§ Recorded information:
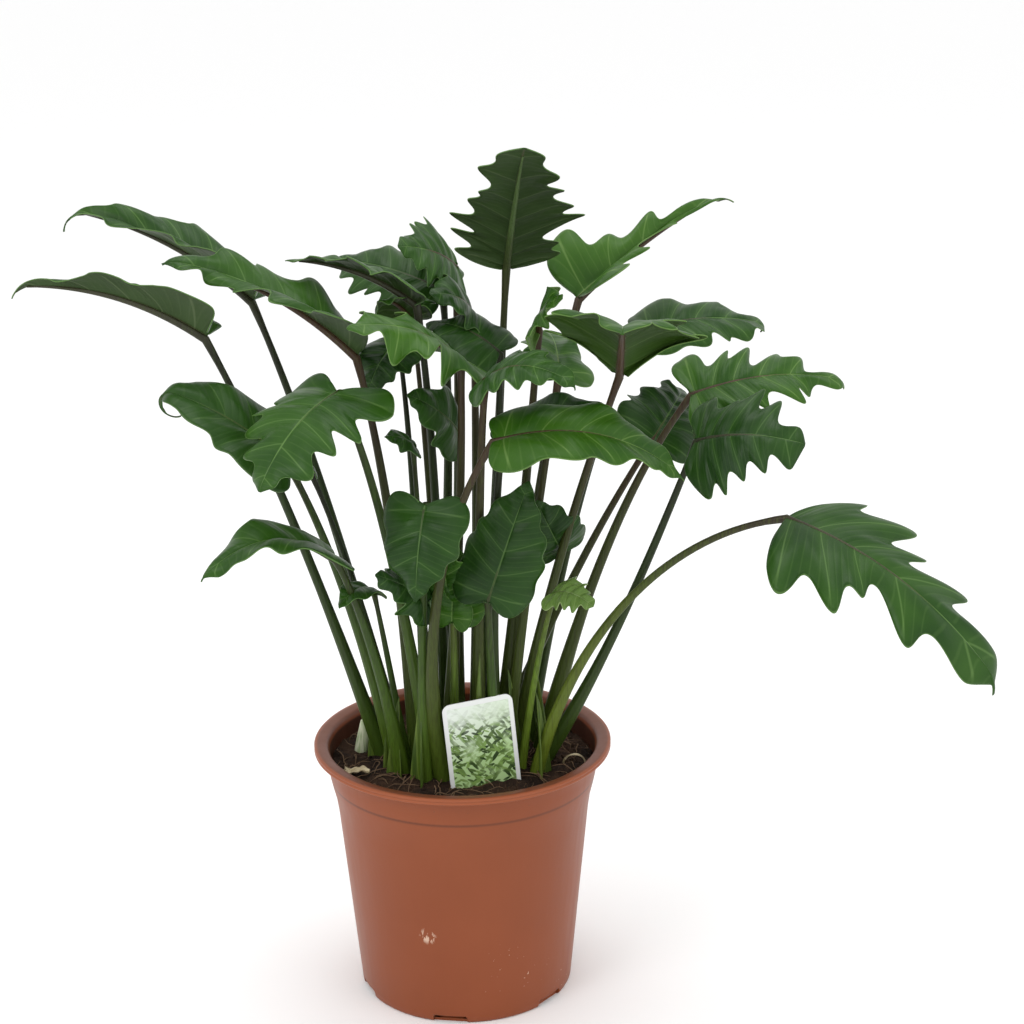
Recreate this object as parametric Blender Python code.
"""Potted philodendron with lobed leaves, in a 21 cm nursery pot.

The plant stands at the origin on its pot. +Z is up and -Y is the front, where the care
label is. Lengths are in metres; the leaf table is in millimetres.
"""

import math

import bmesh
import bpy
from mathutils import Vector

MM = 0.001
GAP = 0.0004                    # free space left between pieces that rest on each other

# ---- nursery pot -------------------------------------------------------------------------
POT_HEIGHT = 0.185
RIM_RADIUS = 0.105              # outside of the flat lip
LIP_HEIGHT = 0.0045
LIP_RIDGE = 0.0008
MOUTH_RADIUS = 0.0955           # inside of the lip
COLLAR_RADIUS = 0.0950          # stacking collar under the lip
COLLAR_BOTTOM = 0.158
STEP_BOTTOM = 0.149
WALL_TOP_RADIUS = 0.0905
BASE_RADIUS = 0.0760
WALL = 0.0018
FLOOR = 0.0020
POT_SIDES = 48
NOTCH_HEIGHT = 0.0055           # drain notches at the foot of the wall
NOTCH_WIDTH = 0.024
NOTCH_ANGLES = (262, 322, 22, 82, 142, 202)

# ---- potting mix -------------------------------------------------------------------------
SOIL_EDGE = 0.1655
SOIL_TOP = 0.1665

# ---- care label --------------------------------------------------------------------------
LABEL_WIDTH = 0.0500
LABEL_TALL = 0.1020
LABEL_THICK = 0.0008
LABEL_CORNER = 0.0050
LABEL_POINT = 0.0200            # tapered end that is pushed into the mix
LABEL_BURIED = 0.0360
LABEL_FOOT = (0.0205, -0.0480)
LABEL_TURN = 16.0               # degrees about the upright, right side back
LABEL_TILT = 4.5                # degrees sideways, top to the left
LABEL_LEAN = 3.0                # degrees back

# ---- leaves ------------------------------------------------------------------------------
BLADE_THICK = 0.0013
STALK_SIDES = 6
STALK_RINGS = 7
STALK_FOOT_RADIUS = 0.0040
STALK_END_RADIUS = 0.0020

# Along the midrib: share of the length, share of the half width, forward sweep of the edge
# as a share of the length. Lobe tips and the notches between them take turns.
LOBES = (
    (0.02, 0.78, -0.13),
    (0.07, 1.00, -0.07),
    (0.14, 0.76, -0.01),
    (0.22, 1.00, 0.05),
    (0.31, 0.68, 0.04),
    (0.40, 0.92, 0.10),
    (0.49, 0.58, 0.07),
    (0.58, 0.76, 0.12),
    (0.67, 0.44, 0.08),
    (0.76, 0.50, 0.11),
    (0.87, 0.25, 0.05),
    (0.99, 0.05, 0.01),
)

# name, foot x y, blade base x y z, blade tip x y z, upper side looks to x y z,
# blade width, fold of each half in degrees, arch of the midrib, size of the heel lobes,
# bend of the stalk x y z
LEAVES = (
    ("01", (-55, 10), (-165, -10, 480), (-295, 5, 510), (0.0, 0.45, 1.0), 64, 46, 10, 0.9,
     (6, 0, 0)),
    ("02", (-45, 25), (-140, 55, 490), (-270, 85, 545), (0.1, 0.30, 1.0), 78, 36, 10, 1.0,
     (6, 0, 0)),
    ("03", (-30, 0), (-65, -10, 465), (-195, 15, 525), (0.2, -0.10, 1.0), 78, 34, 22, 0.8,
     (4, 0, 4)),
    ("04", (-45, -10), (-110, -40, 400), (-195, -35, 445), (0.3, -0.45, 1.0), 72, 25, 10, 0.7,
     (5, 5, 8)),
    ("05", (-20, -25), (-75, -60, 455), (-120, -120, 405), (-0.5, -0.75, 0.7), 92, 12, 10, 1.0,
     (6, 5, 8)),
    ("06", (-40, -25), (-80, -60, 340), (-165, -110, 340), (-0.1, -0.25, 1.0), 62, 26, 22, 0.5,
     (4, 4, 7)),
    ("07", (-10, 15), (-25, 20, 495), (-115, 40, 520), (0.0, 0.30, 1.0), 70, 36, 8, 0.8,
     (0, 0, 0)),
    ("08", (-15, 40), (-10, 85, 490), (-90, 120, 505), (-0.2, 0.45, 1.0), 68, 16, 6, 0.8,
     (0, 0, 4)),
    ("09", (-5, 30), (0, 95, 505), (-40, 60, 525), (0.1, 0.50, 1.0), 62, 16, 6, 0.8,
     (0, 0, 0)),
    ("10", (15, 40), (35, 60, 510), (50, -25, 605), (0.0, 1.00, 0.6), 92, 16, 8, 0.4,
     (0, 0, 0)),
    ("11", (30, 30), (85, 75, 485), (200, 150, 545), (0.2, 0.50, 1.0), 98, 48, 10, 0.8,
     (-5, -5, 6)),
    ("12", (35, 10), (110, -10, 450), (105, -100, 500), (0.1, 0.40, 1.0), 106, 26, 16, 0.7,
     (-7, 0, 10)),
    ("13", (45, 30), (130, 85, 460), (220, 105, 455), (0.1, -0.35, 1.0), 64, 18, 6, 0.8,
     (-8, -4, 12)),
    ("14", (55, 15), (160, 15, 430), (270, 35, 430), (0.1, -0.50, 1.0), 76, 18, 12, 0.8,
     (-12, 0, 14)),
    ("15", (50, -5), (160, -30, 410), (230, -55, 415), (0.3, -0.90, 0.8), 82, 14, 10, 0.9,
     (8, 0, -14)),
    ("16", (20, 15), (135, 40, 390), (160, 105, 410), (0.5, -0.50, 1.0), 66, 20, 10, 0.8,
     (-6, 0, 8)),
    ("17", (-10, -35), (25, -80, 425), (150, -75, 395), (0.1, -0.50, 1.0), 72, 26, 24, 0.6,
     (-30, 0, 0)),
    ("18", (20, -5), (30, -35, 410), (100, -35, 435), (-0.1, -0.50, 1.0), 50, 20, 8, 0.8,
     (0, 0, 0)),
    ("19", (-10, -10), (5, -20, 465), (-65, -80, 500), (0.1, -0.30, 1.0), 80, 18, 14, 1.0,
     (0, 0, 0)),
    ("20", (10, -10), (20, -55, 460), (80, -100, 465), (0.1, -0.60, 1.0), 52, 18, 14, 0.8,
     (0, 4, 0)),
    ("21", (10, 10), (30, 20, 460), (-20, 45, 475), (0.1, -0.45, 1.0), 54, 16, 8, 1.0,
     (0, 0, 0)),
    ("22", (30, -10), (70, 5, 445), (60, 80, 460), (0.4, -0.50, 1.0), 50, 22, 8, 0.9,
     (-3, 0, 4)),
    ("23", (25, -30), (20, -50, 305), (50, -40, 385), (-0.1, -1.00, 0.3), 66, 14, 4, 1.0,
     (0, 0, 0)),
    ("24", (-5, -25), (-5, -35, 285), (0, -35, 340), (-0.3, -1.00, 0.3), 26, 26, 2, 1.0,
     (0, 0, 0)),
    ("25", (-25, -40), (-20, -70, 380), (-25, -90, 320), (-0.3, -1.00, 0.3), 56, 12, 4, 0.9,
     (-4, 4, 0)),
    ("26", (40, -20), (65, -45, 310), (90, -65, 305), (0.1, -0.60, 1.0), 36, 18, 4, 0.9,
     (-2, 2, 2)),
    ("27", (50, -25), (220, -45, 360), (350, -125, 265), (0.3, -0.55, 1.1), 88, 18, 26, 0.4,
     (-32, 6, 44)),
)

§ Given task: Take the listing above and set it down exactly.

§ Completed exercise:
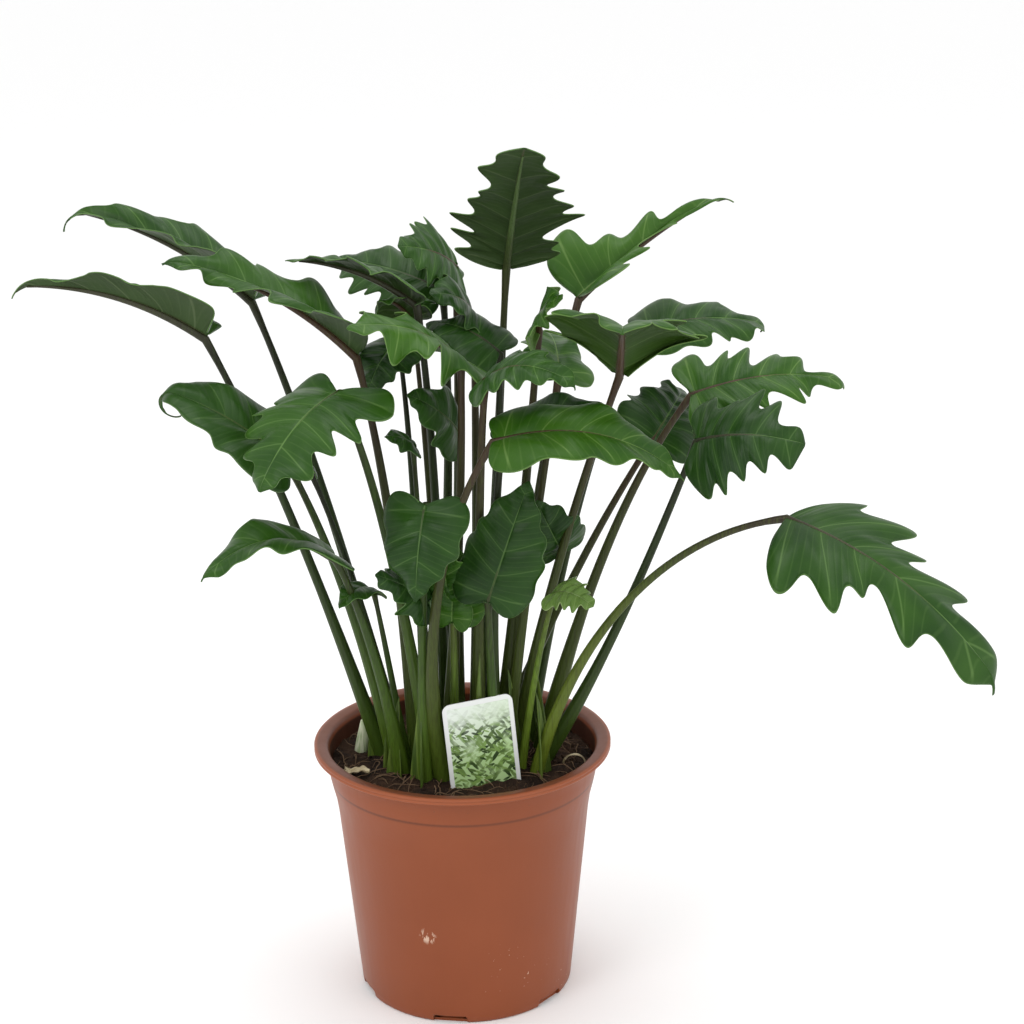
Recreate this object as parametric Blender Python code.
"""Potted philodendron with lobed leaves, in a 21 cm nursery pot.

The plant stands at the origin on its pot. +Z is up and -Y is the front, where the care
label is. Lengths are in metres; the leaf table is in millimetres.
"""

import math

import bmesh
import bpy
from mathutils import Vector

MM = 0.001
GAP = 0.0004                    # free space left between pieces that rest on each other

# ---- nursery pot -------------------------------------------------------------------------
POT_HEIGHT = 0.185
RIM_RADIUS = 0.105              # outside of the flat lip
LIP_HEIGHT = 0.0045
LIP_RIDGE = 0.0008
MOUTH_RADIUS = 0.0955           # inside of the lip
COLLAR_RADIUS = 0.0950          # stacking collar under the lip
COLLAR_BOTTOM = 0.158
STEP_BOTTOM = 0.149
WALL_TOP_RADIUS = 0.0905
BASE_RADIUS = 0.0760
WALL = 0.0018
FLOOR = 0.0020
POT_SIDES = 48
NOTCH_HEIGHT = 0.0055           # drain notches at the foot of the wall
NOTCH_WIDTH = 0.024
NOTCH_ANGLES = (262, 322, 22, 82, 142, 202)

# ---- potting mix -------------------------------------------------------------------------
SOIL_EDGE = 0.1655
SOIL_TOP = 0.1665

# ---- care label --------------------------------------------------------------------------
LABEL_WIDTH = 0.0500
LABEL_TALL = 0.1020
LABEL_THICK = 0.0008
LABEL_CORNER = 0.0050
LABEL_POINT = 0.0200            # tapered end that is pushed into the mix
LABEL_BURIED = 0.0360
LABEL_FOOT = (0.0205, -0.0480)
LABEL_TURN = 16.0               # degrees about the upright, right side back
LABEL_TILT = 4.5                # degrees sideways, top to the left
LABEL_LEAN = 3.0                # degrees back

# ---- leaves ------------------------------------------------------------------------------
BLADE_THICK = 0.0013
STALK_SIDES = 6
STALK_RINGS = 7
STALK_FOOT_RADIUS = 0.0040
STALK_END_RADIUS = 0.0020

# Along the midrib: share of the length, share of the half width, forward sweep of the edge
# as a share of the length. Lobe tips and the notches between them take turns.
LOBES = (
    (0.02, 0.78, -0.13),
    (0.07, 1.00, -0.07),
    (0.14, 0.76, -0.01),
    (0.22, 1.00, 0.05),
    (0.31, 0.68, 0.04),
    (0.40, 0.92, 0.10),
    (0.49, 0.58, 0.07),
    (0.58, 0.76, 0.12),
    (0.67, 0.44, 0.08),
    (0.76, 0.50, 0.11),
    (0.87, 0.25, 0.05),
    (0.99, 0.05, 0.01),
)

# name, foot x y, blade base x y z, blade tip x y z, upper side looks to x y z,
# blade width, fold of each half in degrees, arch of the midrib, size of the heel lobes,
# bend of the stalk x y z
LEAVES = (
    ("01", (-55, 10), (-165, -10, 480), (-295, 5, 510), (0.0, 0.45, 1.0), 64, 46, 10, 0.9,
     (6, 0, 0)),
    ("02", (-45, 25), (-140, 55, 490), (-270, 85, 545), (0.1, 0.30, 1.0), 78, 36, 10, 1.0,
     (6, 0, 0)),
    ("03", (-30, 0), (-65, -10, 465), (-195, 15, 525), (0.2, -0.10, 1.0), 78, 34, 22, 0.8,
     (4, 0, 4)),
    ("04", (-45, -10), (-110, -40, 400), (-195, -35, 445), (0.3, -0.45, 1.0), 72, 25, 10, 0.7,
     (5, 5, 8)),
    ("05", (-20, -25), (-75, -60, 455), (-120, -120, 405), (-0.5, -0.75, 0.7), 92, 12, 10, 1.0,
     (6, 5, 8)),
    ("06", (-40, -25), (-80, -60, 340), (-165, -110, 340), (-0.1, -0.25, 1.0), 62, 26, 22, 0.5,
     (4, 4, 7)),
    ("07", (-10, 15), (-25, 20, 495), (-115, 40, 520), (0.0, 0.30, 1.0), 70, 36, 8, 0.8,
     (0, 0, 0)),
    ("08", (-15, 40), (-10, 85, 490), (-90, 120, 505), (-0.2, 0.45, 1.0), 68, 16, 6, 0.8,
     (0, 0, 4)),
    ("09", (-5, 30), (0, 95, 505), (-40, 60, 525), (0.1, 0.50, 1.0), 62, 16, 6, 0.8,
     (0, 0, 0)),
    ("10", (15, 40), (35, 60, 510), (50, -25, 605), (0.0, 1.00, 0.6), 92, 16, 8, 0.4,
     (0, 0, 0)),
    ("11", (30, 30), (85, 75, 485), (200, 150, 545), (0.2, 0.50, 1.0), 98, 48, 10, 0.8,
     (-5, -5, 6)),
    ("12", (35, 10), (110, -10, 450), (105, -100, 500), (0.1, 0.40, 1.0), 106, 26, 16, 0.7,
     (-7, 0, 10)),
    ("13", (45, 30), (130, 85, 460), (220, 105, 455), (0.1, -0.35, 1.0), 64, 18, 6, 0.8,
     (-8, -4, 12)),
    ("14", (55, 15), (160, 15, 430), (270, 35, 430), (0.1, -0.50, 1.0), 76, 18, 12, 0.8,
     (-12, 0, 14)),
    ("15", (50, -5), (160, -30, 410), (230, -55, 415), (0.3, -0.90, 0.8), 82, 14, 10, 0.9,
     (8, 0, -14)),
    ("16", (20, 15), (135, 40, 390), (160, 105, 410), (0.5, -0.50, 1.0), 66, 20, 10, 0.8,
     (-6, 0, 8)),
    ("17", (-10, -35), (25, -80, 425), (150, -75, 395), (0.1, -0.50, 1.0), 72, 26, 24, 0.6,
     (-30, 0, 0)),
    ("18", (20, -5), (30, -35, 410), (100, -35, 435), (-0.1, -0.50, 1.0), 50, 20, 8, 0.8,
     (0, 0, 0)),
    ("19", (-10, -10), (5, -20, 465), (-65, -80, 500), (0.1, -0.30, 1.0), 80, 18, 14, 1.0,
     (0, 0, 0)),
    ("20", (10, -10), (20, -55, 460), (80, -100, 465), (0.1, -0.60, 1.0), 52, 18, 14, 0.8,
     (0, 4, 0)),
    ("21", (10, 10), (30, 20, 460), (-20, 45, 475), (0.1, -0.45, 1.0), 54, 16, 8, 1.0,
     (0, 0, 0)),
    ("22", (30, -10), (70, 5, 445), (60, 80, 460), (0.4, -0.50, 1.0), 50, 22, 8, 0.9,
     (-3, 0, 4)),
    ("23", (25, -30), (20, -50, 305), (50, -40, 385), (-0.1, -1.00, 0.3), 66, 14, 4, 1.0,
     (0, 0, 0)),
    ("24", (-5, -25), (-5, -35, 285), (0, -35, 340), (-0.3, -1.00, 0.3), 26, 26, 2, 1.0,
     (0, 0, 0)),
    ("25", (-25, -40), (-20, -70, 380), (-25, -90, 320), (-0.3, -1.00, 0.3), 56, 12, 4, 0.9,
     (-4, 4, 0)),
    ("26", (40, -20), (65, -45, 310), (90, -65, 305), (0.1, -0.60, 1.0), 36, 18, 4, 0.9,
     (-2, 2, 2)),
    ("27", (50, -25), (220, -45, 360), (350, -125, 265), (0.3, -0.55, 1.1), 88, 18, 26, 0.4,
     (-32, 6, 44)),
)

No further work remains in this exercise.